# Start of Data section
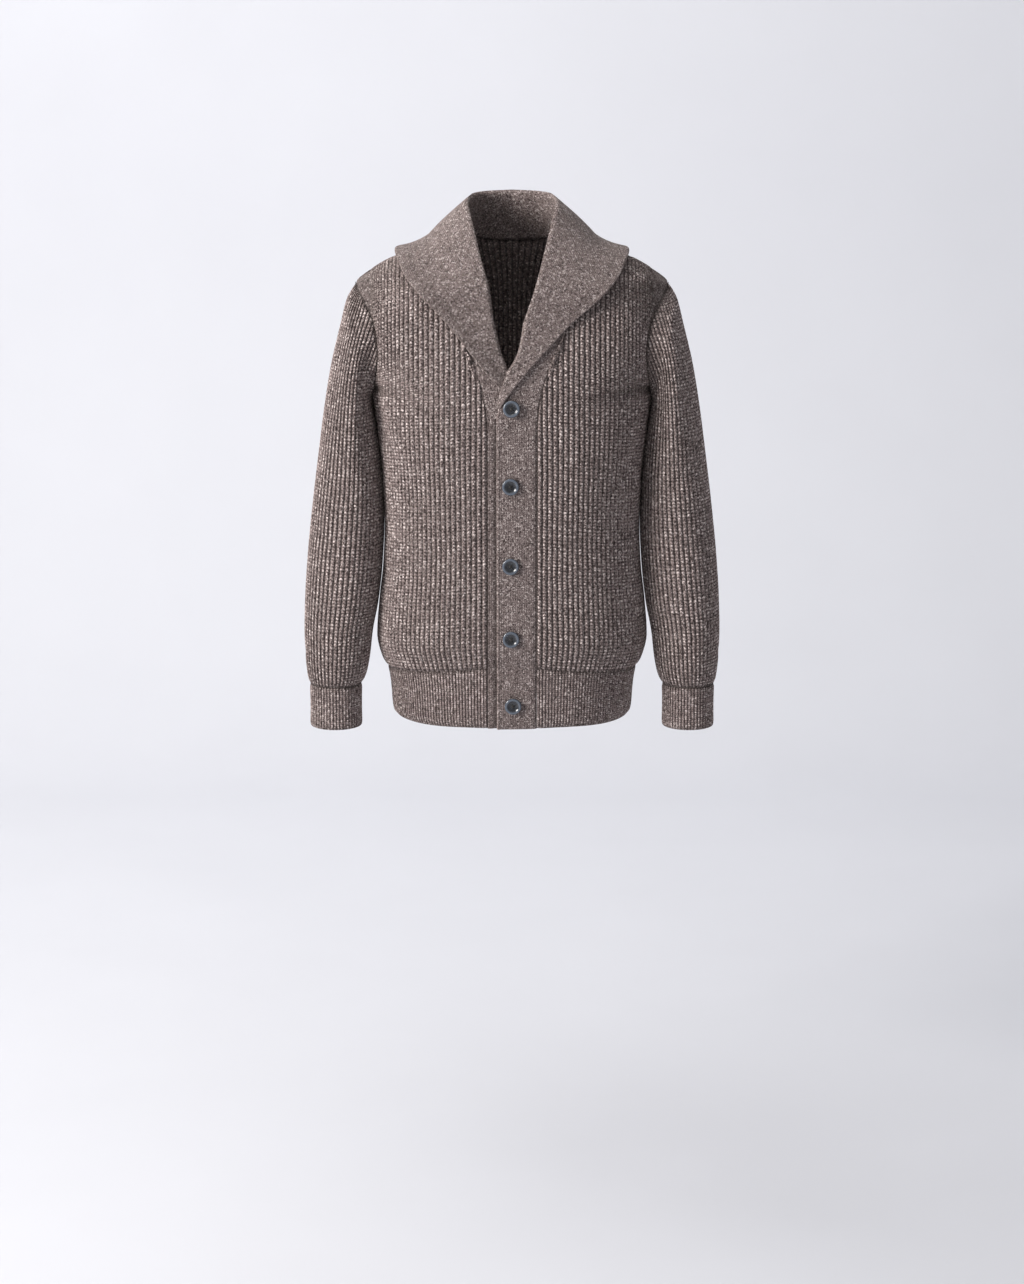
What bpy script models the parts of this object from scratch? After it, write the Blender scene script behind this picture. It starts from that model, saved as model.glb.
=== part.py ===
"""Shawl collar cardigan, worn shape, hollow.

Frame: metres, +Z up. The origin is the middle of the neck at the height where the shoulder
seams meet the neckline. The front faces -Y and the wearer's left arm is on +X.
Each knitted piece is one closed wall between an outer surface and the same surface moved in.
"""

import math

import bmesh
import bpy
import numpy as np

OBJECT_NAME = "shawl_collar_cardigan"

# Knit and seams
KNIT = 0.0035  # wall of the ribbed pieces
BAND_KNIT = 0.0045  # wall of the collar and the front bands, which are denser
SEAM = 0.0003  # gap between neighbouring pieces
ROUNDNESS = 2.35  # exponent of the level sections of the body: 2 is an ellipse

# Front bands
BAND_SEAM_X = 0.0338  # where a band joins its front
OVER_EDGE_X = -0.0208  # free edge of the band on top
UNDER_EDGE_X = 0.0150  # free edge of the band beneath
OVER_STEP = 0.0022  # how far the top band's free edge stands off the body
UNDER_SHOWING = 0.0118  # width of the band beneath that shows beside the top one

# Buttons
BUTTONS = (
    # x, height, level of the cloth under it
    (-0.0008, -0.2236, 0.0046),
    (-0.0020, -0.3284, 0.0015),
    (-0.0020, -0.4376, 0.0015),
    (-0.0014, -0.5384, 0.0015),
    (0.0014, -0.6345, 0.0015),
)
BUTTON_RADIUS = 0.0115
BUTTON_THICKNESS = 0.0042

# Rib bands at the bottom
HEM_TOP = -0.5815
HEM_SIDE = -0.5980  # the hem's seam hangs lower at the side seams
HEM_EASE = 0.0001  # more gap along that slanted seam
HEM_BOTTOM = -0.6690
CUFF_TOP = -0.6210
CUFF_BOTTOM = -0.6810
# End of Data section
* [The problem] Print only the lines that run from the start of the listing to the line bearing "BUTTON_THICKNESS = 0.0042"; please keep the first line and that last one, exactly as they appear.

* [Task answer]
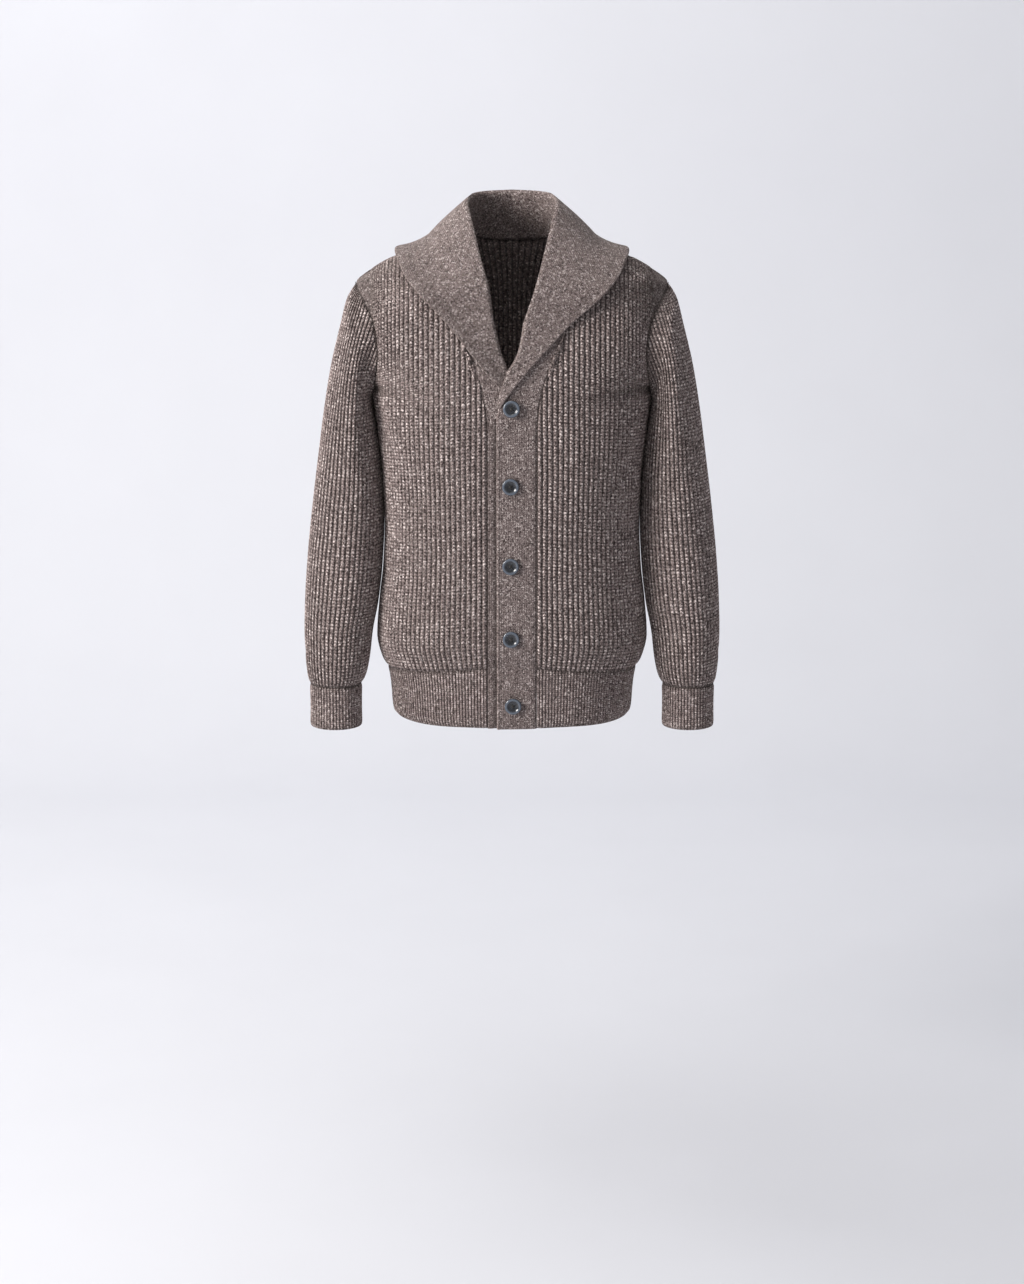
What bpy script models the parts of this object from scratch? After it, write the Blender scene script behind this picture. It starts from that model, saved as model.glb.
=== part.py ===
"""Shawl collar cardigan, worn shape, hollow.

Frame: metres, +Z up. The origin is the middle of the neck at the height where the shoulder
seams meet the neckline. The front faces -Y and the wearer's left arm is on +X.
Each knitted piece is one closed wall between an outer surface and the same surface moved in.
"""

import math

import bmesh
import bpy
import numpy as np

OBJECT_NAME = "shawl_collar_cardigan"

# Knit and seams
KNIT = 0.0035  # wall of the ribbed pieces
BAND_KNIT = 0.0045  # wall of the collar and the front bands, which are denser
SEAM = 0.0003  # gap between neighbouring pieces
ROUNDNESS = 2.35  # exponent of the level sections of the body: 2 is an ellipse

# Front bands
BAND_SEAM_X = 0.0338  # where a band joins its front
OVER_EDGE_X = -0.0208  # free edge of the band on top
UNDER_EDGE_X = 0.0150  # free edge of the band beneath
OVER_STEP = 0.0022  # how far the top band's free edge stands off the body
UNDER_SHOWING = 0.0118  # width of the band beneath that shows beside the top one

# Buttons
BUTTONS = (
    # x, height, level of the cloth under it
    (-0.0008, -0.2236, 0.0046),
    (-0.0020, -0.3284, 0.0015),
    (-0.0020, -0.4376, 0.0015),
    (-0.0014, -0.5384, 0.0015),
    (0.0014, -0.6345, 0.0015),
)
BUTTON_RADIUS = 0.0115
BUTTON_THICKNESS = 0.0042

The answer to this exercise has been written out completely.